I'm running Blue Thunder Race Formula 20% and the plugs are
RB 1056-6. It hit 300 only that once and for only a second or two, it was after a high speed run and that was with the HSN 3.5 turns out, which is the factory setting. The low speed was set at
5 turns out, again, factory settings. Maybe my radio shack temp gun is reading wrong. I will check it tonight against my BBQ thermometer. A side question: I was reading an article from paris racing about tuning nitros, and they talked about "some modern sport type nitro engines have eliminated the LSN entirely". Which engines are they talking about ? I'm all for simplicity, and with one less needle to worry about, that would be great. But there must be a trade off.
 
I think my temp gauge is kaput. Using a digital thermometer to compare it against, at room temperature and cooler items, (like a cold soda), they both read spot on. But at higher temps, (boiling water), my IR gauge was reading 20-30 degrees higher. It only makes sense that it was reading high when the buggy will idle just fine while the crankcase loads up with fuel that it later pukes out of the exhaust, all this while the temp was reading 260. So, I will search the forums for a good onboard temp gauge and trash the radio shack (radio trash) temp gauge.
 
they are refferring to entry level sport engines, such as the HPI Nitro star 15 regarding your post about the LSN.

As for temp gauges. I strongly recommend the Raytek Temp gun and Venom temp gauge.
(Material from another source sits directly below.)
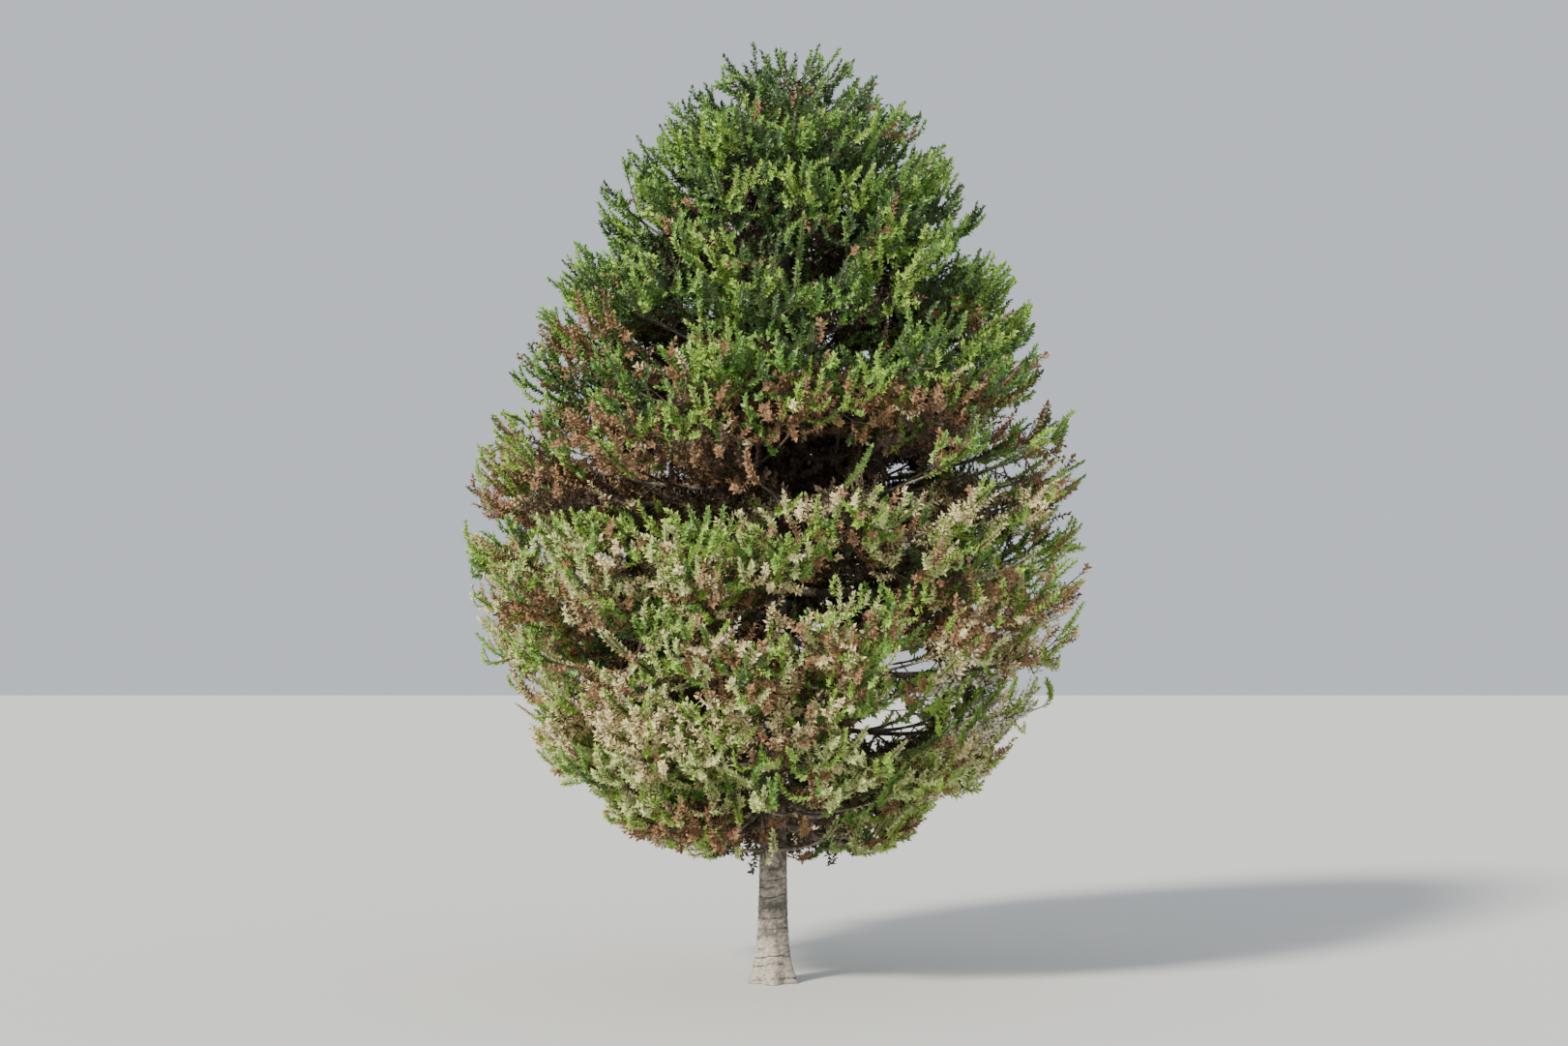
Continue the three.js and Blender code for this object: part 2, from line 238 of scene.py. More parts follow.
# How the shares of dead, rusty and pale sprays change with the height
DEAD_HEIGHTS = (1.5, 2.6, 3.8, 4.8, 5.5, 6.2, 7.2, 8.5)
DEAD_SHARES = (0.36, 0.34, 0.36, 0.3, 0.5, 0.2, 0.04, -0.1)
RUST_HEIGHTS = (2, 3.5, 4.8, 5.5)
RUST_SHARES = (0.35, 0.42, 0.45, 0.7)
PALE_HEIGHTS = (2.5, 5, 6.5)
PALE_SHARES = (1, 0.8, 0)
# Size and seed of the slow random fields that change them from place to place
DEAD_FIELD = (0.8, 5)
RUST_FIELD = (0.6, 9)
FRESH_FIELD = (0.4, 3)
# How much the fields, depth in the crown and hanging down change what a rope is
DEAD_BY_FIELD = 0.22
DEAD_BY_DEPTH = 0.4
DEAD_DEPTHS = (0.3, 0.7)
DEAD_BY_HANGING = 0.2
HANGING_UPTURNS = (0.26, 0.14)  # from not hanging at all to hanging in full
RUST_BY_FIELD = 0.35
FRESH_BY_FIELD = 0.3
# Further inside the crown, live ropes turn deep green: painted shade
SHADE_BY_DEPTH = 0.5
SHADE_DEPTHS = (0.1, 0.5)
# Shares of the kinds, some of them first where the crown is fresh and then where it is pale
STRAW_SHARE = 0.62  # of the dead ropes that aren't rusty
DEEP_SHARES = (0.3, 0.12)
DEEP_AND_GREEN_SHARES = (0.66, 0.32)
OLIVE_SHARE = 0.75  # of the other live ropes where the crown is pale
COLOR_AT = 0.6  # of a rope: the place that settles its colour
LIMB_TONE = 0.8  # keeps the limbs' own leaves green
DEAD_TONE = -1.0  # and marks the dead ropes under limbs, which take the dark umber of dead leaves and painted shade wherever they are
OWN_DRAW = 0.4  # how much a rope may differ from its spray
# Most sprays deep in the crown, below the trunk's tip, take the dark umber: dead leaves darkened as painted
# shade
UMBER_SHADE_TONE = 0.6
UMBER_SHADE_DEPTH = 0.42

# How the crown is shared out into pieces: whorls counted from 0, with the top as the last
TIERS = {"low": (0, 1, 2), "middle": (3, 4), "high": (5, 6, 7, 8)}

# How finely the wood is made
TRUNK_SIDES = 72
TRUNK_SHOWS_TO = 2.6
TRUNK_FINE_STEP = 0.011  # up to there
TRUNK_STEP = 0.032  # further up
GRAIN_INSET = 0.004  # keeps the bark's grain round the solid's surface
BOUGH_RINGS = 48
BOUGH_SIDES = 16
LIMB_RINGS = 24
LIMB_SIDES = 8
TWIG_STEP = 0.18

# Leaves
LEAF_WIDEST = 0.36  # share of the length
LEAF_FOLD = 0.16  # of the width
LEAF_LINE_STEP = 0.07
LEAF_SIZES_AT = (0, 0.15, 0.8, 1)  # shares of a rope's leafy part
LEAF_SIZES = (0.8, 1, 1, 0.8)
TWIG_END = 0.4  # against the thickness at the twig's start
CLOSES_FROM = 0.86  # of a rope, where its leaves begin to close up
CLOSED = 0.45
SPIN_JITTER = 0.4
SPIN_SEED = 11
SIZE_JITTER = 0.15
SIZE_SEED = 5
GOLDEN_ANGLE = math.pi * (3 - math.sqrt(5))

# The stage
FLOOR_HALF = 90
FLOOR_DROP = 0.002
SKY_STRENGTH = 0.75
SUN_STRENGTH = 5.6
SUN_SPREAD = math.radians(9)
SUN_TURN = (math.radians(57), 0, math.radians(-40))
CAMERA_PLACE = (0.12, -30.8, 4.1)
CAMERA_TARGET = (0.12, 0, 4.9)
CAMERA_LENS = 66


def mix(low, high, share):
    return low + (high - low) * share


def ease(low, high, value):
    """0 before low, 1 past high, with a smooth change between."""
    share = np.clip((value - low) / (high - low), 0, 1)
    return share * share * (3 - 2 * share)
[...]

Both are great, and perfectly accurate.
 
I believe skymaxx told me in another forum that the board in the radio shack gun is made by raytek. Maybe you need to clean the lens on it?

Don't know, just a thought. I have the RS one as well, it seems to be pretty much on.
 
You can try a colder plug. I've always had good success with McCoy #9's in RB's. Or try a RB 7 or 8, it may help bring those temps down some.
 
i run RB 7's in my S7 and 8's in both my Rody's - they all run cool, but also run on 30%.

FRB - see my thread about my new engines? S7 and a C5 Rody. Yeah baby!